I'd like to strip all comments and redundant whitespaces (including line breaks) out of an HTML document via PHP.
I tried using regular expressions for this, but regular expressions seem to be not suited for things like parsing an HTML document. I also tried using DOMDocument, but it seems to also strip conditional comments for IE, which is definitely unwanted. Also, it doesn't strip line breaks nor JavaScript comments and also seems to not include the doctype.
The goal is to save the least amount of bytes needed to parse an HTML document.
My current approaches look like this:
Using regular expressions:
# Works quite well, but would also strip strings that look like comments.
$newHtml = preg_replace('/<!--\s*(?!\[\s*if\s|<\s*!\s*\[\s*endif\s*\]).*?-->/is', '', $oldHtml);
# Works, but would also strip intended whitespaces within <pre> elements
$newHtml = preg_replace('/\s+/', ' ', $oldHtml);
# Has one major side effect: JavaScript comments with double slashes (//)

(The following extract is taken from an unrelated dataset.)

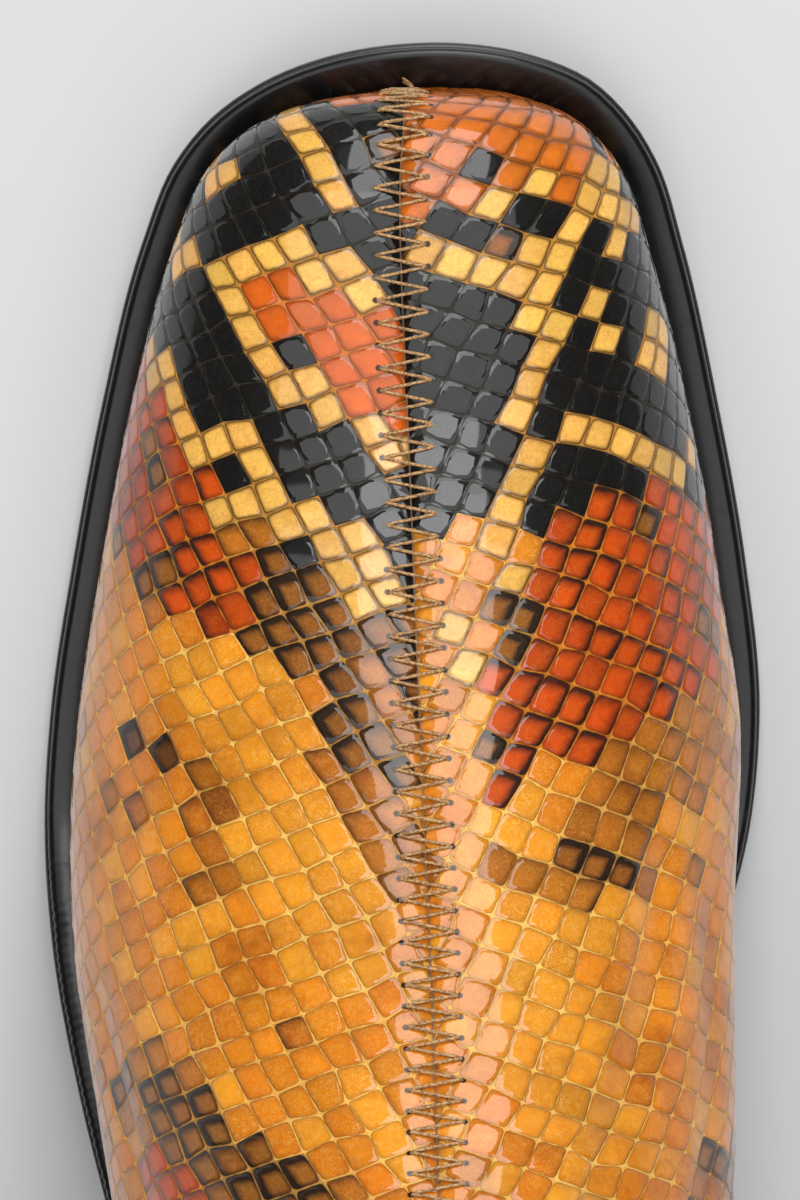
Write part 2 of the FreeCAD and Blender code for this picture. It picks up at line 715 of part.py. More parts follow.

# will lead to the rest of the script being commented as well.
$newHtml = preg_replace('/|
/', '', $oldHtml);
Using DOMDocument:
$doc = new DOMDocument('5', 'UTF-8');
$doc->loadHTML($oldHtml);
$xpath = new DOMXPath($doc);
foreach ($xpath->query('//comment()') as $comment) {
# Also strips conditional comments for IE... uncool.
$comment->parentNode->removeChild($comment);
}
$newHtml = '<!DOCTYPE html>'; # Do I really need to do this manually?
$newHtml .= $doc->saveHTML($xpath->query('//html')->item(0));